• Exercise directions: Transcribe, exactly as they appear, the line that contains "for name, side", the line that contains "if empty is", and every line in between, and nothing else.

• Source excerpt:

## Start

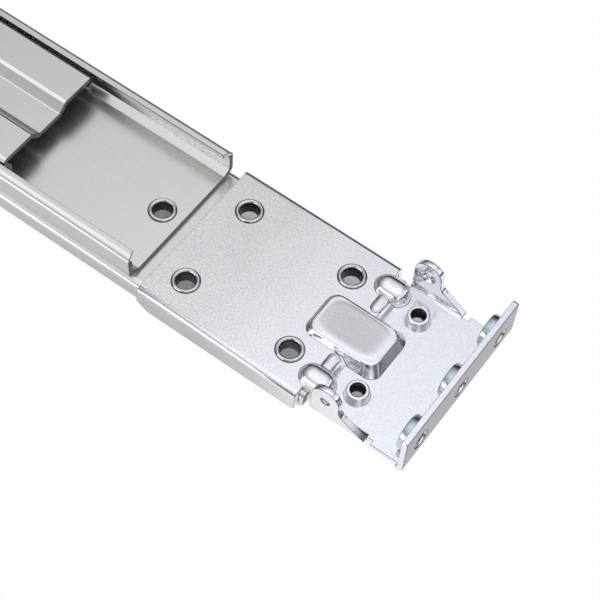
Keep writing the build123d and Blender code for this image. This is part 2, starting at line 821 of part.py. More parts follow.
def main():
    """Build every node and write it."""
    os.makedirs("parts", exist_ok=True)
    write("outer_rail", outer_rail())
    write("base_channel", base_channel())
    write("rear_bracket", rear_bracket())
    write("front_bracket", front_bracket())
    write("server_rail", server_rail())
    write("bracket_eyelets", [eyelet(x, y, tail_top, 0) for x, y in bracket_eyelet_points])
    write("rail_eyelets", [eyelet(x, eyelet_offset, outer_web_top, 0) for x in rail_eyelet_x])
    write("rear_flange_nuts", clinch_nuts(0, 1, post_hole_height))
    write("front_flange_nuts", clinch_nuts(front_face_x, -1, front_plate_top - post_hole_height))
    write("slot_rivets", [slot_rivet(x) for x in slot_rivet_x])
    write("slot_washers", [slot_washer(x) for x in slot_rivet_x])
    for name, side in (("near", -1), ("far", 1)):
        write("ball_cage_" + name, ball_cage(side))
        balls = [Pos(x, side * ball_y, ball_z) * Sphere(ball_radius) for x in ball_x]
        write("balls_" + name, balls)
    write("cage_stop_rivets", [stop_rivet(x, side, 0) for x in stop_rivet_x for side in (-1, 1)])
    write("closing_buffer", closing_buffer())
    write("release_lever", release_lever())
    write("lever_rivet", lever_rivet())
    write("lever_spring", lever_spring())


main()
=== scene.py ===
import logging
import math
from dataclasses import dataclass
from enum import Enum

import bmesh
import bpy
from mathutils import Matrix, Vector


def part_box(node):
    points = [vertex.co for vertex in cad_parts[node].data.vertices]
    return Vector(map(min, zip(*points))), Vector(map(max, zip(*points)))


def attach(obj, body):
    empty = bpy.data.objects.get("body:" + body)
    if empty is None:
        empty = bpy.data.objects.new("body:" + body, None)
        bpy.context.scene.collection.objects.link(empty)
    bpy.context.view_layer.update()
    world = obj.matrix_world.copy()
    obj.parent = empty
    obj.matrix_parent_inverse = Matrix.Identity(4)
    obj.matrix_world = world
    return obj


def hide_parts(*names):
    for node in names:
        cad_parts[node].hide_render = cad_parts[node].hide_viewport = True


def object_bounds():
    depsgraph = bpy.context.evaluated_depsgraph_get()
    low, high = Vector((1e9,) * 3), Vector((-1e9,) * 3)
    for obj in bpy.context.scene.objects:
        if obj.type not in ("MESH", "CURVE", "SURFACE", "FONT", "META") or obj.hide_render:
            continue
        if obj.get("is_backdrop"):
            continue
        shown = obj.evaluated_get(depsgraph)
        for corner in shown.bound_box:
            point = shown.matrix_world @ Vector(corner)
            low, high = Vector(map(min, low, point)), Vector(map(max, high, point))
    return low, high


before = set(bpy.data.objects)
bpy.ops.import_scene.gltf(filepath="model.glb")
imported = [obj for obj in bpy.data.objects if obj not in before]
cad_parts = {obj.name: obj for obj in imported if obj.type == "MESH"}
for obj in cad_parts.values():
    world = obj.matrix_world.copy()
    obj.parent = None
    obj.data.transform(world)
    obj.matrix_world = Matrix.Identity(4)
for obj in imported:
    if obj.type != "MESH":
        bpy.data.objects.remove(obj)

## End

• Full solution:
    for name, side in (("near", -1), ("far", 1)):
        write("ball_cage_" + name, ball_cage(side))
        balls = [Pos(x, side * ball_y, ball_z) * Sphere(ball_radius) for x in ball_x]
        write("balls_" + name, balls)
    write("cage_stop_rivets", [stop_rivet(x, side, 0) for x in stop_rivet_x for side in (-1, 1)])
    write("closing_buffer", closing_buffer())
    write("release_lever", release_lever())
    write("lever_rivet", lever_rivet())
    write("lever_spring", lever_spring())


main()
=== scene.py ===
import logging
import math
from dataclasses import dataclass
from enum import Enum

import bmesh
import bpy
from mathutils import Matrix, Vector


def part_box(node):
    points = [vertex.co for vertex in cad_parts[node].data.vertices]
    return Vector(map(min, zip(*points))), Vector(map(max, zip(*points)))


def attach(obj, body):
    empty = bpy.data.objects.get("body:" + body)
    if empty is None:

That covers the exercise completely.